** Begin Data **

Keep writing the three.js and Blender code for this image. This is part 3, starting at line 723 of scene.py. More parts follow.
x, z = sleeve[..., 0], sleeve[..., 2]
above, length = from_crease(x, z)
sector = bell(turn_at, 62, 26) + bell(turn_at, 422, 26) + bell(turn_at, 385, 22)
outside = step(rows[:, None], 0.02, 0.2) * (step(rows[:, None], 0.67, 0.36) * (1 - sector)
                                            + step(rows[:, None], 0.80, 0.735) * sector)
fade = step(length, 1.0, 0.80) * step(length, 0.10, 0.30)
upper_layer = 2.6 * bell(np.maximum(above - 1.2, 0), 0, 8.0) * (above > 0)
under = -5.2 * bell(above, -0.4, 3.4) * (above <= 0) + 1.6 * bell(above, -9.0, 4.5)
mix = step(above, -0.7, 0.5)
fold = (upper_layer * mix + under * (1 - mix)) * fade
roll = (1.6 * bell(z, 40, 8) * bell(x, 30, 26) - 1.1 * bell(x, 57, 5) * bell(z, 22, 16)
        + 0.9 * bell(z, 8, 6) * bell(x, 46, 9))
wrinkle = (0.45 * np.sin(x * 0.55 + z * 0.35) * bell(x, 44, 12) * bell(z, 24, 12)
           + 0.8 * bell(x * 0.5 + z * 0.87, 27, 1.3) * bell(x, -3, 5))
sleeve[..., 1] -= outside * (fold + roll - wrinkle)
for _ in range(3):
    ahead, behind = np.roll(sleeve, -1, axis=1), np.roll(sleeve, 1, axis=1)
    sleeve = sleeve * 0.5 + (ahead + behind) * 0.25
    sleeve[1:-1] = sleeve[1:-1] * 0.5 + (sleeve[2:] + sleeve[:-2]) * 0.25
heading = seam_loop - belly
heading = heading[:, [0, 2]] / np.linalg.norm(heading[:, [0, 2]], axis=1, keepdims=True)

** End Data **

Written exercise:
Write out the full listing exactly as given.

Result below:
Keep writing the three.js and Blender code for this image. This is part 3, starting at line 723 of scene.py. More parts follow.
x, z = sleeve[..., 0], sleeve[..., 2]
above, length = from_crease(x, z)
sector = bell(turn_at, 62, 26) + bell(turn_at, 422, 26) + bell(turn_at, 385, 22)
outside = step(rows[:, None], 0.02, 0.2) * (step(rows[:, None], 0.67, 0.36) * (1 - sector)
                                            + step(rows[:, None], 0.80, 0.735) * sector)
fade = step(length, 1.0, 0.80) * step(length, 0.10, 0.30)
upper_layer = 2.6 * bell(np.maximum(above - 1.2, 0), 0, 8.0) * (above > 0)
under = -5.2 * bell(above, -0.4, 3.4) * (above <= 0) + 1.6 * bell(above, -9.0, 4.5)
mix = step(above, -0.7, 0.5)
fold = (upper_layer * mix + under * (1 - mix)) * fade
roll = (1.6 * bell(z, 40, 8) * bell(x, 30, 26) - 1.1 * bell(x, 57, 5) * bell(z, 22, 16)
        + 0.9 * bell(z, 8, 6) * bell(x, 46, 9))
wrinkle = (0.45 * np.sin(x * 0.55 + z * 0.35) * bell(x, 44, 12) * bell(z, 24, 12)
           + 0.8 * bell(x * 0.5 + z * 0.87, 27, 1.3) * bell(x, -3, 5))
sleeve[..., 1] -= outside * (fold + roll - wrinkle)
for _ in range(3):
    ahead, behind = np.roll(sleeve, -1, axis=1), np.roll(sleeve, 1, axis=1)
    sleeve = sleeve * 0.5 + (ahead + behind) * 0.25
    sleeve[1:-1] = sleeve[1:-1] * 0.5 + (sleeve[2:] + sleeve[:-2]) * 0.25
heading = seam_loop - belly
heading = heading[:, [0, 2]] / np.linalg.norm(heading[:, [0, 2]], axis=1, keepdims=True)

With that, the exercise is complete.